» **RAW DATA**:

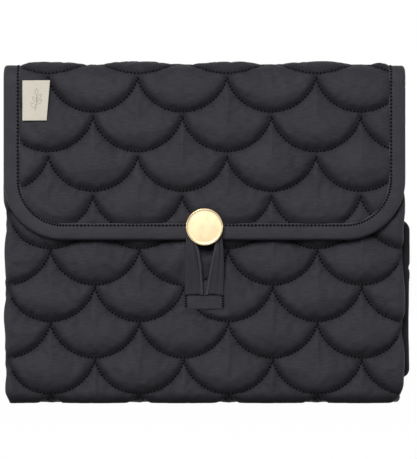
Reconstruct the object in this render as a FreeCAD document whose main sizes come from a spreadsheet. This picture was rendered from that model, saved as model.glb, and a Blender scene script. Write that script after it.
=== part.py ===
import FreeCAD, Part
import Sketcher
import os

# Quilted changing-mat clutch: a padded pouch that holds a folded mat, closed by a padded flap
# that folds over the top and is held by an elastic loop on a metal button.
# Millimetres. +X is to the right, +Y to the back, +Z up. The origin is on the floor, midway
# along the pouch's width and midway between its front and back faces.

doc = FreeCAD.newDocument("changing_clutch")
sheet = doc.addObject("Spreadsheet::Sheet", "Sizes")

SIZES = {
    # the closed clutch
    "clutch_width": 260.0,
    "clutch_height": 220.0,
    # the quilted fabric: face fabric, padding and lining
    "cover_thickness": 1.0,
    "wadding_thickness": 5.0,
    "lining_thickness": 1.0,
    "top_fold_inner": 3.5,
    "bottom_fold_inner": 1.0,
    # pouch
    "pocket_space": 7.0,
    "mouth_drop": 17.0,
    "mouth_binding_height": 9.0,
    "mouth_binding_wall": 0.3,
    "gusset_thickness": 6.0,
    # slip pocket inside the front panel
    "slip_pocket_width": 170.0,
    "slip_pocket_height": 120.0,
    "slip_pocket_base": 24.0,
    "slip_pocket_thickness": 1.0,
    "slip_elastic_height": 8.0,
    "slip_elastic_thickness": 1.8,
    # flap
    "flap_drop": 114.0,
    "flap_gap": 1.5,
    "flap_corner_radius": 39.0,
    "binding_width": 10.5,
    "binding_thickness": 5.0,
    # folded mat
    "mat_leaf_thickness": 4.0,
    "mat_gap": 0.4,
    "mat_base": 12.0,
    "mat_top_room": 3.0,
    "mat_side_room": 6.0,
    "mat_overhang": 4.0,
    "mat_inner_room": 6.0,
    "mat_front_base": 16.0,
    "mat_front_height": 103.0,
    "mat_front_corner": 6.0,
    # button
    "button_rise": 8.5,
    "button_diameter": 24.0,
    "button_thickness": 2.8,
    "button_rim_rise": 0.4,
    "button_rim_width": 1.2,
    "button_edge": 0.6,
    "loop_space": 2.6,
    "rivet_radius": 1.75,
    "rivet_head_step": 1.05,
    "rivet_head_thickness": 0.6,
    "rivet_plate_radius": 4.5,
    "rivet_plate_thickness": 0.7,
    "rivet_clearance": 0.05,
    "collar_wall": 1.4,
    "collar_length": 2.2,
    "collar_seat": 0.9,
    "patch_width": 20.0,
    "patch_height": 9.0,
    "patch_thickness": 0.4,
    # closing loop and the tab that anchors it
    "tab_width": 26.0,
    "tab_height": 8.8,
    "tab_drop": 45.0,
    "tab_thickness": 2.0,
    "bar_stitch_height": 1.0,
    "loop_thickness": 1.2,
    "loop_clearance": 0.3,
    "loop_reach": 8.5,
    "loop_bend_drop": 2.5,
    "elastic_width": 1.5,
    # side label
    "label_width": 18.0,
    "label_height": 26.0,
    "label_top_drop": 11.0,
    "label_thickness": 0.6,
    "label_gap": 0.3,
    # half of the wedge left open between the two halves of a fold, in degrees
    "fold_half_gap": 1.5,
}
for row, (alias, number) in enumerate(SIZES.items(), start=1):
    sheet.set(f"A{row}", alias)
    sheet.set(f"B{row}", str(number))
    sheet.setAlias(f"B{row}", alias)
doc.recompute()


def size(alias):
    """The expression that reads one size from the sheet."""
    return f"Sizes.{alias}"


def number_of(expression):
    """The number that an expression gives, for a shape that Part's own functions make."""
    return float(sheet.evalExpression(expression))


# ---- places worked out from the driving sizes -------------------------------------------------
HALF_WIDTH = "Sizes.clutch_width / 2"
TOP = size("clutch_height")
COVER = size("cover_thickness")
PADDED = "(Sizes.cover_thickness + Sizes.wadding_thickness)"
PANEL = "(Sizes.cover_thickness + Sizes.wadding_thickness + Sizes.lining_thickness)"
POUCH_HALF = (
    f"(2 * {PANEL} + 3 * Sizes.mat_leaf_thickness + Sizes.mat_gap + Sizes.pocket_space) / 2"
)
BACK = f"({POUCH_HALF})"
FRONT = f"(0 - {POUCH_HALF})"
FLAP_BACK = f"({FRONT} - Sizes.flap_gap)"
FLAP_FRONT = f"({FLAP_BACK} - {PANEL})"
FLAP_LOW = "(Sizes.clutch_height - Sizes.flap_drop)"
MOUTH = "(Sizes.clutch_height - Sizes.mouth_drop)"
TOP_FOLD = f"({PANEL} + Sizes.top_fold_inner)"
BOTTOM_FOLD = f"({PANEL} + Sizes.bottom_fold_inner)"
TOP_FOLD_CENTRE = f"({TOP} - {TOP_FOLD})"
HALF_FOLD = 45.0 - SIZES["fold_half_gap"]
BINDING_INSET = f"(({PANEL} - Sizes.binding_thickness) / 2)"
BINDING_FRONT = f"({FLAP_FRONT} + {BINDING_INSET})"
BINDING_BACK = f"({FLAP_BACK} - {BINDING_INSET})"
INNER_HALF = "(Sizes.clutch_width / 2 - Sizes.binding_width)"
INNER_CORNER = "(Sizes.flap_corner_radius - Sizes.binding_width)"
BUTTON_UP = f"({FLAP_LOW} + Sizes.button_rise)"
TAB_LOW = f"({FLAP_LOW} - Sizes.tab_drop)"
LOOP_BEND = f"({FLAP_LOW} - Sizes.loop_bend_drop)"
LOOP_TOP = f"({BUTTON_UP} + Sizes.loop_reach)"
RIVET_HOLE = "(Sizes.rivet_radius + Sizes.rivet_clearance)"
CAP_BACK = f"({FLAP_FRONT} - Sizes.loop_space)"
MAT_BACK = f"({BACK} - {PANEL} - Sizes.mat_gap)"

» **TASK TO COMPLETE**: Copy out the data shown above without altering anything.

» **CORRECT ANSWER**:
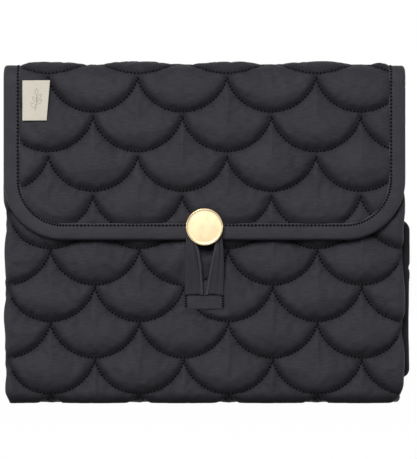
Reconstruct the object in this render as a FreeCAD document whose main sizes come from a spreadsheet. This picture was rendered from that model, saved as model.glb, and a Blender scene script. Write that script after it.
=== part.py ===
import FreeCAD, Part
import Sketcher
import os

# Quilted changing-mat clutch: a padded pouch that holds a folded mat, closed by a padded flap
# that folds over the top and is held by an elastic loop on a metal button.
# Millimetres. +X is to the right, +Y to the back, +Z up. The origin is on the floor, midway
# along the pouch's width and midway between its front and back faces.

doc = FreeCAD.newDocument("changing_clutch")
sheet = doc.addObject("Spreadsheet::Sheet", "Sizes")

SIZES = {
    # the closed clutch
    "clutch_width": 260.0,
    "clutch_height": 220.0,
    # the quilted fabric: face fabric, padding and lining
    "cover_thickness": 1.0,
    "wadding_thickness": 5.0,
    "lining_thickness": 1.0,
    "top_fold_inner": 3.5,
    "bottom_fold_inner": 1.0,
    # pouch
    "pocket_space": 7.0,
    "mouth_drop": 17.0,
    "mouth_binding_height": 9.0,
    "mouth_binding_wall": 0.3,
    "gusset_thickness": 6.0,
    # slip pocket inside the front panel
    "slip_pocket_width": 170.0,
    "slip_pocket_height": 120.0,
    "slip_pocket_base": 24.0,
    "slip_pocket_thickness": 1.0,
    "slip_elastic_height": 8.0,
    "slip_elastic_thickness": 1.8,
    # flap
    "flap_drop": 114.0,
    "flap_gap": 1.5,
    "flap_corner_radius": 39.0,
    "binding_width": 10.5,
    "binding_thickness": 5.0,
    # folded mat
    "mat_leaf_thickness": 4.0,
    "mat_gap": 0.4,
    "mat_base": 12.0,
    "mat_top_room": 3.0,
    "mat_side_room": 6.0,
    "mat_overhang": 4.0,
    "mat_inner_room": 6.0,
    "mat_front_base": 16.0,
    "mat_front_height": 103.0,
    "mat_front_corner": 6.0,
    # button
    "button_rise": 8.5,
    "button_diameter": 24.0,
    "button_thickness": 2.8,
    "button_rim_rise": 0.4,
    "button_rim_width": 1.2,
    "button_edge": 0.6,
    "loop_space": 2.6,
    "rivet_radius": 1.75,
    "rivet_head_step": 1.05,
    "rivet_head_thickness": 0.6,
    "rivet_plate_radius": 4.5,
    "rivet_plate_thickness": 0.7,
    "rivet_clearance": 0.05,
    "collar_wall": 1.4,
    "collar_length": 2.2,
    "collar_seat": 0.9,
    "patch_width": 20.0,
    "patch_height": 9.0,
    "patch_thickness": 0.4,
    # closing loop and the tab that anchors it
    "tab_width": 26.0,
    "tab_height": 8.8,
    "tab_drop": 45.0,
    "tab_thickness": 2.0,
    "bar_stitch_height": 1.0,
    "loop_thickness": 1.2,
    "loop_clearance": 0.3,
    "loop_reach": 8.5,
    "loop_bend_drop": 2.5,
    "elastic_width": 1.5,
    # side label
    "label_width": 18.0,
    "label_height": 26.0,
    "label_top_drop": 11.0,
    "label_thickness": 0.6,
    "label_gap": 0.3,
    # half of the wedge left open between the two halves of a fold, in degrees
    "fold_half_gap": 1.5,
}
for row, (alias, number) in enumerate(SIZES.items(), start=1):
    sheet.set(f"A{row}", alias)
    sheet.set(f"B{row}", str(number))
    sheet.setAlias(f"B{row}", alias)
doc.recompute()


def size(alias):
    """The expression that reads one size from the sheet."""
    return f"Sizes.{alias}"


def number_of(expression):
    """The number that an expression gives, for a shape that Part's own functions make."""
    return float(sheet.evalExpression(expression))


# ---- places worked out from the driving sizes -------------------------------------------------
HALF_WIDTH = "Sizes.clutch_width / 2"
TOP = size("clutch_height")
COVER = size("cover_thickness")
PADDED = "(Sizes.cover_thickness + Sizes.wadding_thickness)"
PANEL = "(Sizes.cover_thickness + Sizes.wadding_thickness + Sizes.lining_thickness)"
POUCH_HALF = (
    f"(2 * {PANEL} + 3 * Sizes.mat_leaf_thickness + Sizes.mat_gap + Sizes.pocket_space) / 2"
)
BACK = f"({POUCH_HALF})"
FRONT = f"(0 - {POUCH_HALF})"
FLAP_BACK = f"({FRONT} - Sizes.flap_gap)"
FLAP_FRONT = f"({FLAP_BACK} - {PANEL})"
FLAP_LOW = "(Sizes.clutch_height - Sizes.flap_drop)"
MOUTH = "(Sizes.clutch_height - Sizes.mouth_drop)"
TOP_FOLD = f"({PANEL} + Sizes.top_fold_inner)"
BOTTOM_FOLD = f"({PANEL} + Sizes.bottom_fold_inner)"
TOP_FOLD_CENTRE = f"({TOP} - {TOP_FOLD})"
HALF_FOLD = 45.0 - SIZES["fold_half_gap"]
BINDING_INSET = f"(({PANEL} - Sizes.binding_thickness) / 2)"
BINDING_FRONT = f"({FLAP_FRONT} + {BINDING_INSET})"
BINDING_BACK = f"({FLAP_BACK} - {BINDING_INSET})"
INNER_HALF = "(Sizes.clutch_width / 2 - Sizes.binding_width)"
INNER_CORNER = "(Sizes.flap_corner_radius - Sizes.binding_width)"
BUTTON_UP = f"({FLAP_LOW} + Sizes.button_rise)"
TAB_LOW = f"({FLAP_LOW} - Sizes.tab_drop)"
LOOP_BEND = f"({FLAP_LOW} - Sizes.loop_bend_drop)"
LOOP_TOP = f"({BUTTON_UP} + Sizes.loop_reach)"
RIVET_HOLE = "(Sizes.rivet_radius + Sizes.rivet_clearance)"
CAP_BACK = f"({FLAP_FRONT} - Sizes.loop_space)"
MAT_BACK = f"({BACK} - {PANEL} - Sizes.mat_gap)"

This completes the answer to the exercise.